Trustnet finds out how 2022 is shaping up for the funds in the Investment Association universe, after markets sank last month.

By Gary Jackson,

Head of editorial, FE fundinfo

The year-to-date returns of funds have been hammered by June’s volatile markets with many sectors being pushed further into the red, analysis by Trustnet shows.

As covered at the end of last week, few of the fund sectors in the Investment Association universe could boast of positive return last month after rising inflation and interest rate hikes continued to unnerve investors.

Markets have been volatile for all of 2022 because of these factors and in June this intensified as even areas that had been doing well previously – such as commodities – took a hit from worsening sentiment.

The table below shows the average year-to-date total return of the 57 Investment Association sectors. As can be seen, it’s been a lean time for investors.


Source: FE Analytics.

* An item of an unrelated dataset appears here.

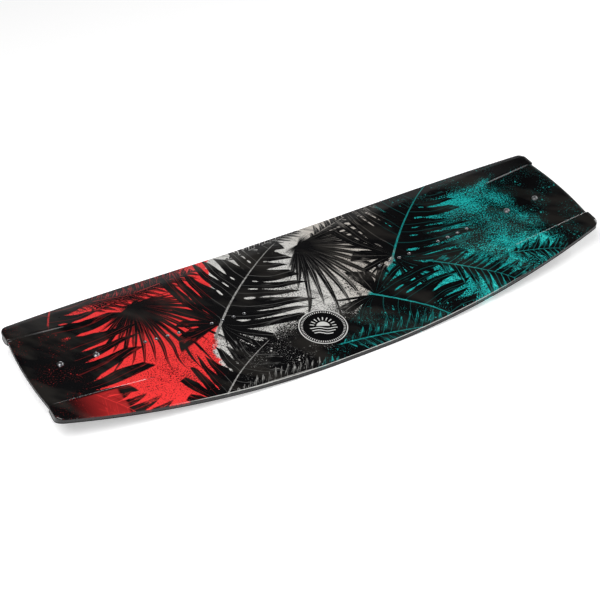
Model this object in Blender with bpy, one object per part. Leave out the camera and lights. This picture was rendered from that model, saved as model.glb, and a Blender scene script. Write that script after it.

Total return in sterling between 1 Jan and 30 Jun 2022

Just seven sectors are posting a positive average return for the opening six months of 2022 and two of these are the money market peers groups.

Those with the highest returns tend to be those that investors have been using to inflation-proof their portfolios: commodities (which have surged because of supply bottlenecks and the war in Ukraine), Latin America (where many countries are commodity exporters) and real assets such as property and infrastructure – both classic inflation hedges.

At the bottom of the rankings are the IA UK Index Linked Gilts and IA Technology and Technology Innovations sectors. The average fund in both of these peer groups is down 25% in 2022 so far.

Comparing the sectors’ year-to-date returns to where they stood just one month ago highlights just how volatile markets are.

Take the IA Commodity/Natural Resources sector as an example: at the end of May, its year-to-date average return stood at 21.8% but the broad-based dive in markets in June shaved 13.7 percentage points from this. The average fund here is up just 7.1% today.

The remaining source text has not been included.